═════ Extracted records

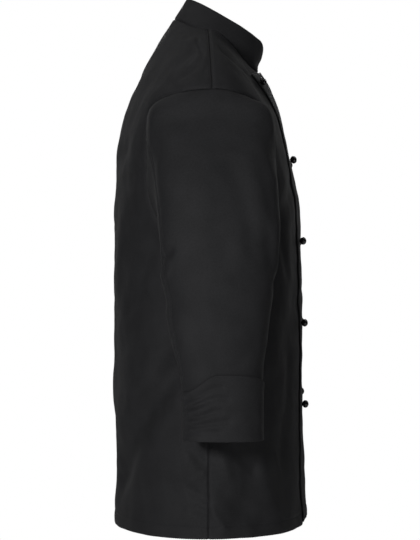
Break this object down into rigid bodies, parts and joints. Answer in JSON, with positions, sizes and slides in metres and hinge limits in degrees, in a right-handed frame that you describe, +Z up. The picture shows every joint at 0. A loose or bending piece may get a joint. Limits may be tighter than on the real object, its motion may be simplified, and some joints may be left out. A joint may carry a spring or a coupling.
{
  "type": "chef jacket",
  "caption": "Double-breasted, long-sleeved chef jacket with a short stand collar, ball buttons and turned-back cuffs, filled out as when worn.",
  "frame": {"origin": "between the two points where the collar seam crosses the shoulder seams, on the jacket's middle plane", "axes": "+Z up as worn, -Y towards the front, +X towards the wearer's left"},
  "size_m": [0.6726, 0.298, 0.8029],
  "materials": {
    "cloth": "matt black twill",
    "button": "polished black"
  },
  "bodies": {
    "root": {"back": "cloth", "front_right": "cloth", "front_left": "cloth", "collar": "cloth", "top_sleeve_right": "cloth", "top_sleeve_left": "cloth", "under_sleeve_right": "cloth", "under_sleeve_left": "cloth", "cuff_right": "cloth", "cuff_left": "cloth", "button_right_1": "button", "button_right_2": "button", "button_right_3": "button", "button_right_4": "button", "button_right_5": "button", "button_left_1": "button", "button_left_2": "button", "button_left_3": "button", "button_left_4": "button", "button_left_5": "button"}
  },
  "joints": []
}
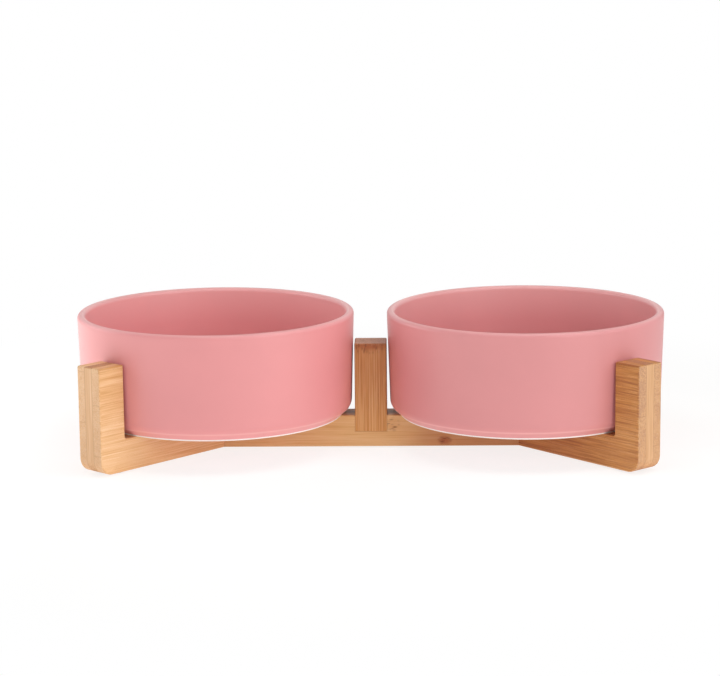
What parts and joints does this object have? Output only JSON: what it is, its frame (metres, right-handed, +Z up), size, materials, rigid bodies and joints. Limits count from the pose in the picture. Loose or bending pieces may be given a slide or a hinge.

══════════

**Task prompt:** Reproduce every entry shown above, precisely as it stands.

**Solution to this task:**
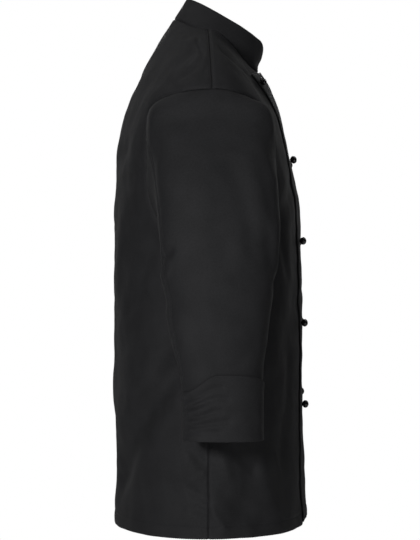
Break this object down into rigid bodies, parts and joints. Answer in JSON, with positions, sizes and slides in metres and hinge limits in degrees, in a right-handed frame that you describe, +Z up. The picture shows every joint at 0. A loose or bending piece may get a joint. Limits may be tighter than on the real object, its motion may be simplified, and some joints may be left out. A joint may carry a spring or a coupling.
{
  "type": "chef jacket",
  "caption": "Double-breasted, long-sleeved chef jacket with a short stand collar, ball buttons and turned-back cuffs, filled out as when worn.",
  "frame": {"origin": "between the two points where the collar seam crosses the shoulder seams, on the jacket's middle plane", "axes": "+Z up as worn, -Y towards the front, +X towards the wearer's left"},
  "size_m": [0.6726, 0.298, 0.8029],
  "materials": {
    "cloth": "matt black twill",
    "button": "polished black"
  },
  "bodies": {
    "root": {"back": "cloth", "front_right": "cloth", "front_left": "cloth", "collar": "cloth", "top_sleeve_right": "cloth", "top_sleeve_left": "cloth", "under_sleeve_right": "cloth", "under_sleeve_left": "cloth", "cuff_right": "cloth", "cuff_left": "cloth", "button_right_1": "button", "button_right_2": "button", "button_right_3": "button", "button_right_4": "button", "button_right_5": "button", "button_left_1": "button", "button_left_2": "button", "button_left_3": "button", "button_left_4": "button", "button_left_5": "button"}
  },
  "joints": []
}
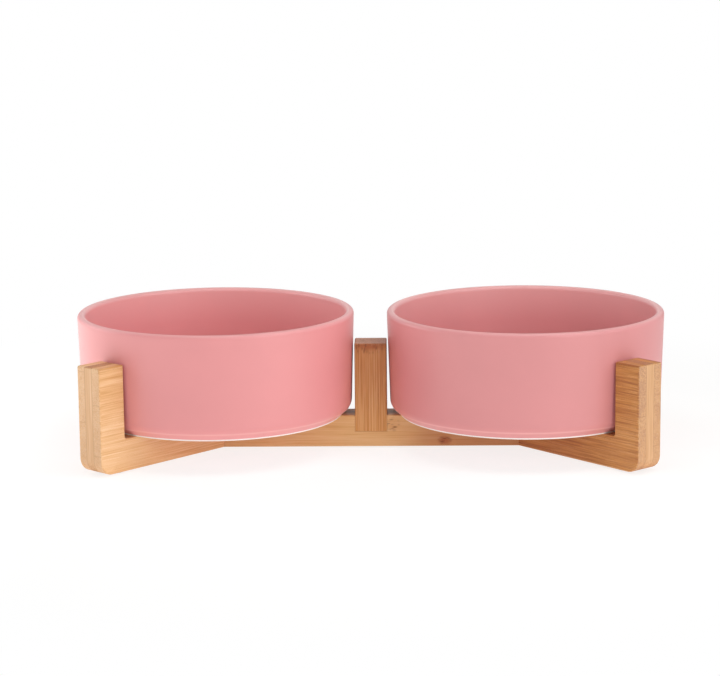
What parts and joints does this object have? Output only JSON: what it is, its frame (metres, right-handed, +Z up), size, materials, rigid bodies and joints. Limits count from the pose in the picture. Loose or bending pieces may be given a slide or a hinge.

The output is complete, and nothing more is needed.